> [Data block]:
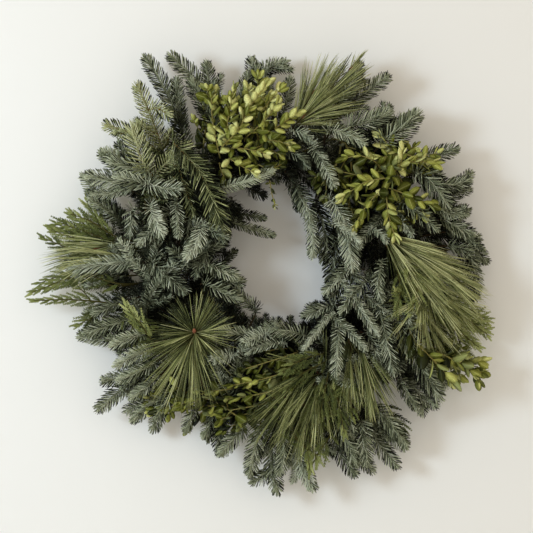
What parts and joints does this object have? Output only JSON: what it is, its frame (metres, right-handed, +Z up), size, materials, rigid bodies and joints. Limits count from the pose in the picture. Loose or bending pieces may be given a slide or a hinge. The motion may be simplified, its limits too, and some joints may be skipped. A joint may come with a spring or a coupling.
{
  "type": "fresh evergreen wreath",
  "caption": "Hanging ring of overlapping evergreen sprays, fir, pine, boxwood and cedar, bound clockwise on a wire frame with a hanging loop.",
  "frame": {"origin": "where the nail that carries the hanging loop meets the wall, straight above the centre of the ring", "axes": "+Z up as hung, +Y into the wall, +X to the right seen from the front; the wall is the plane y = 0"},
  "size_m": [0.6925, 0.1443, 0.6708],
  "materials": {
    "frame_wire": "dark green painted wire",
    "binding_wire": "thin green florist wire",
    "loop_wire": "bare dark wire",
    "fir_needles": "blue-green waxy needles on brown twigs",
    "silver_fir_needles": "pale silver-green waxy needles",
    "green_fir_needles": "mid green needles on brown twigs",
    "pine_needles": "long soft yellow-green needles",
    "cedar_scales": "flat olive green scale-leaved sprays",
    "boxwood_leaves": "satin yellow-green leaves"
  },
  "bodies": {
    "root": {"wire_frame": "frame_wire", "binding_wire": "binding_wire", "hanging_loop": "loop_wire", "boxwood_right_low": "boxwood_leaves", "fir_upper_right": "fir_needles", "boxwood_right_high": "boxwood_leaves", "fir_right_high": "fir_needles", "silver_right_face": "silver_fir_needles", "pine_right": "pine_needles", "fir_right_side": "fir_needles", "fir_right_long": "fir_needles", "fir_right_edge": "fir_needles", "silver_right_low": "silver_fir_needles", "pine_right_low": "pine_needles", "cedar_right_face": "cedar_scales", "cedar_right_edge": "cedar_scales", "boxwood_lower_right": "boxwood_leaves", "pine_bottom_right": "pine_needles", "fir_lower_right_face": "silver_fir_needles", "fir_lower_right": "fir_needles", "silver_lower_right": "silver_fir_needles", "silver_hole_low": "silver_fir_needles", "fir_bottom_right": "fir_needles", "pine_bottom": "pine_needles", "fir_bottom_long": "fir_needles", "cedar_bottom": "cedar_scales", "silver_bottom": "silver_fir_needles", "fir_bottom_middle": "fir_needles", "boxwood_bottom": "boxwood_leaves", "silver_bottom_face": "silver_fir_needles", "fir_bottom_left": "fir_needles", "pine_brush": "pine_needles", "boxwood_bottom_left": "boxwood_leaves", "fir_lower_left": "fir_needles", "fir_left_low": "fir_needles", "fir_left_middle": "fir_needles", "silver_left_face": "silver_fir_needles", "cedar_left_low": "cedar_scales", "fir_left_high": "silver_fir_needles", "pine_left": "pine_needles", "cedar_left_high": "cedar_scales", "fir_left_upper": "fir_needles", "green_left_face": "green_fir_needles", "fir_upper_left_side": "fir_needles", "green_upper_left": "green_fir_needles", "fir_top_left": "fir_needles", "boxwood_top_left": "boxwood_leaves", "fir_top_tall": "fir_needles", "boxwood_top": "boxwood_leaves", "fir_crown": "fir_needles", "pine_top": "pine_needles", "fir_top_right": "fir_needles", "fir_hole_top_right": "silver_fir_needles", "fir_hole_bottom_right": "fir_needles", "fir_hole_bottom": "fir_needles", "fir_hole_left": "fir_needles", "fir_hole_top_left": "fir_needles"}
  },
  "joints": []
}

> [What to do]: Extract each line from the listing above, please, and repeat it exactly.

> [Exercise output]:
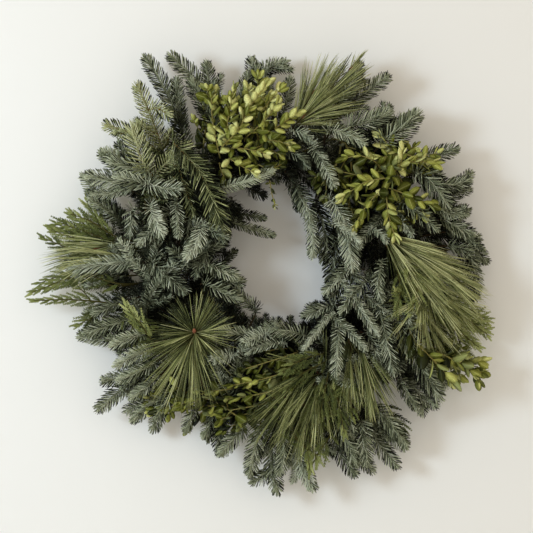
What parts and joints does this object have? Output only JSON: what it is, its frame (metres, right-handed, +Z up), size, materials, rigid bodies and joints. Limits count from the pose in the picture. Loose or bending pieces may be given a slide or a hinge. The motion may be simplified, its limits too, and some joints may be skipped. A joint may come with a spring or a coupling.
{
  "type": "fresh evergreen wreath",
  "caption": "Hanging ring of overlapping evergreen sprays, fir, pine, boxwood and cedar, bound clockwise on a wire frame with a hanging loop.",
  "frame": {"origin": "where the nail that carries the hanging loop meets the wall, straight above the centre of the ring", "axes": "+Z up as hung, +Y into the wall, +X to the right seen from the front; the wall is the plane y = 0"},
  "size_m": [0.6925, 0.1443, 0.6708],
  "materials": {
    "frame_wire": "dark green painted wire",
    "binding_wire": "thin green florist wire",
    "loop_wire": "bare dark wire",
    "fir_needles": "blue-green waxy needles on brown twigs",
    "silver_fir_needles": "pale silver-green waxy needles",
    "green_fir_needles": "mid green needles on brown twigs",
    "pine_needles": "long soft yellow-green needles",
    "cedar_scales": "flat olive green scale-leaved sprays",
    "boxwood_leaves": "satin yellow-green leaves"
  },
  "bodies": {
    "root": {"wire_frame": "frame_wire", "binding_wire": "binding_wire", "hanging_loop": "loop_wire", "boxwood_right_low": "boxwood_leaves", "fir_upper_right": "fir_needles", "boxwood_right_high": "boxwood_leaves", "fir_right_high": "fir_needles", "silver_right_face": "silver_fir_needles", "pine_right": "pine_needles", "fir_right_side": "fir_needles", "fir_right_long": "fir_needles", "fir_right_edge": "fir_needles", "silver_right_low": "silver_fir_needles", "pine_right_low": "pine_needles", "cedar_right_face": "cedar_scales", "cedar_right_edge": "cedar_scales", "boxwood_lower_right": "boxwood_leaves", "pine_bottom_right": "pine_needles", "fir_lower_right_face": "silver_fir_needles", "fir_lower_right": "fir_needles", "silver_lower_right": "silver_fir_needles", "silver_hole_low": "silver_fir_needles", "fir_bottom_right": "fir_needles", "pine_bottom": "pine_needles", "fir_bottom_long": "fir_needles", "cedar_bottom": "cedar_scales", "silver_bottom": "silver_fir_needles", "fir_bottom_middle": "fir_needles", "boxwood_bottom": "boxwood_leaves", "silver_bottom_face": "silver_fir_needles", "fir_bottom_left": "fir_needles", "pine_brush": "pine_needles", "boxwood_bottom_left": "boxwood_leaves", "fir_lower_left": "fir_needles", "fir_left_low": "fir_needles", "fir_left_middle": "fir_needles", "silver_left_face": "silver_fir_needles", "cedar_left_low": "cedar_scales", "fir_left_high": "silver_fir_needles", "pine_left": "pine_needles", "cedar_left_high": "cedar_scales", "fir_left_upper": "fir_needles", "green_left_face": "green_fir_needles", "fir_upper_left_side": "fir_needles", "green_upper_left": "green_fir_needles", "fir_top_left": "fir_needles", "boxwood_top_left": "boxwood_leaves", "fir_top_tall": "fir_needles", "boxwood_top": "boxwood_leaves", "fir_crown": "fir_needles", "pine_top": "pine_needles", "fir_top_right": "fir_needles", "fir_hole_top_right": "silver_fir_needles", "fir_hole_bottom_right": "fir_needles", "fir_hole_bottom": "fir_needles", "fir_hole_left": "fir_needles", "fir_hole_top_left": "fir_needles"}
  },
  "joints": []
}